Когда она уходила, худенькая и поджарая, покачивая своими довольно широкими в кости бёдрами, я глядел ей вслед, изо всех сил мечтая о том платье, на которое я очень скоро заработаю и которое куплю ей и надену на неё, и о том, как она в этом платье будет поворачиваться передо мной туда-сюда и затем, вытянувшись в струнку, спросит: “Ну что? Хорошо? Или как дурочка из переулочка?..”.
Приходила Елена, привёзшая мне из Киева переживший зиму прошлогодний каштановый лист, который она подобрала во дворе моего детства.
Приходила Ирина, вся на этот раз собранная, холёная, но с виноватым выражением в своих горячих, плывущих куда-то, глазах. Непререкаемым тоном привыкшей к удачам женщины она предлагала мне помощь: лекарства, врачей и хорошую работу после выписки.
Алкоголики не приходили.
Началась сессия у заочников пятого курса. Приехали Деникин и Рома Асланов. По ночам, зная, что Рома уже в общежитии, я просыпался от ревности и затем подолгу лежал, мучаясь невозможностью тотчас же обнять Лизу, её горячее худое тело; лежал и думал, думал, думал — строил планы.
Литературе в этих планах никакого места не отводилось.
ЭПИЛОГ
Воспоминания — нечто столь тяжкое, страшное, что существует даже особая молитва о спасении от них.
И. Бунин
Зоя Ивановна не была, очевидно, той миной, на которой нам с Кобриным суждено было подорваться; она была скорее чем-то вроде камешка на автостраде — мы летели куда-то на умопомрачительной скорости, и на этом камешке нас сильно тряхнуло и бросило в сторону.
Нужно, конечно, объяснить читателю (я как-то упустил это из виду в конце предыдущей части), что Зоя в конце концов была доставлена родственникам в целости и сохранности, если позволительно так выразиться в этом конкретном случае. Больше я никогда не видел её.

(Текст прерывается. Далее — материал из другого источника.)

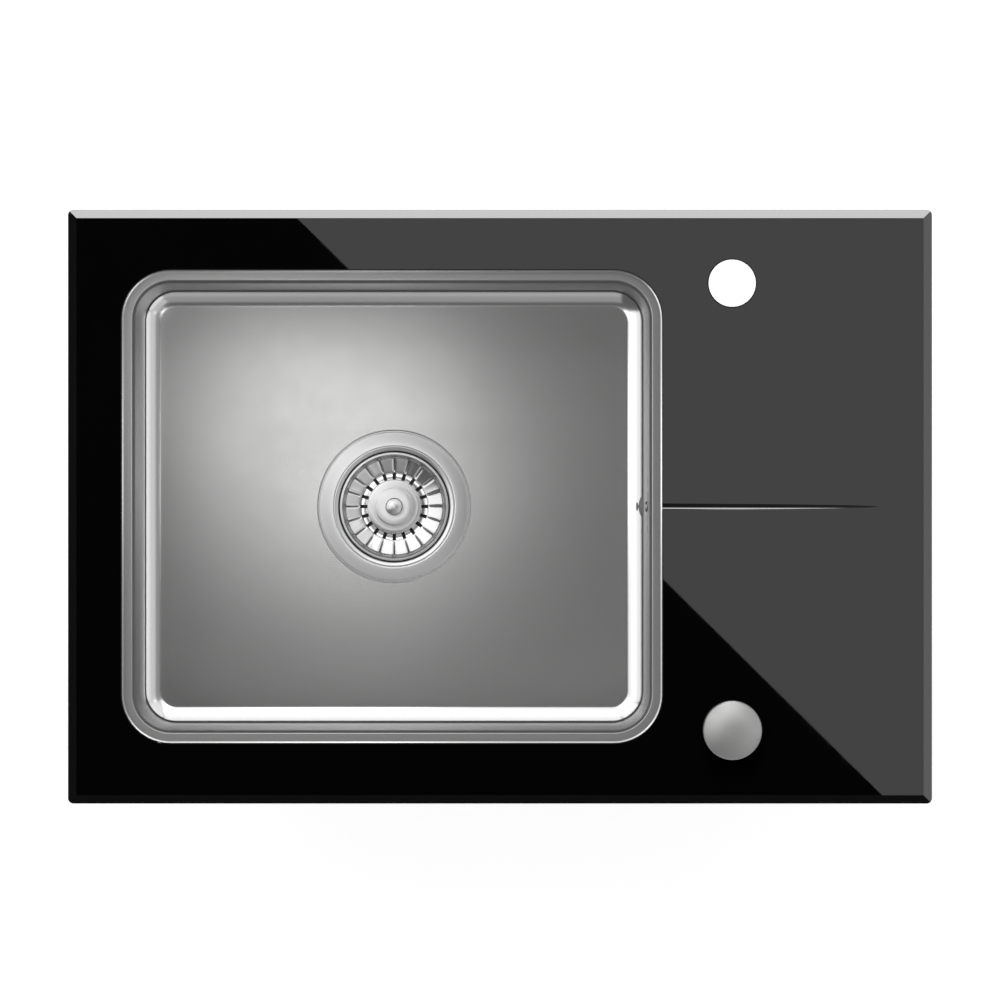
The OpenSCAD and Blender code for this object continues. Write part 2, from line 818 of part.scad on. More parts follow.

Кобрин развёлся со своей странной голубоглазой женой, которой когда-то посвящал рассказы и которую позже заставлял мыть мужскую уборную. Разведясь, он стал всё больше усваивать какой-то надрывный и тягуче-меланхоличный жизненный тон, а вместе с ним и определённые привычки, которые — разрушительной силой своей — играючи соперничали с алкоголем.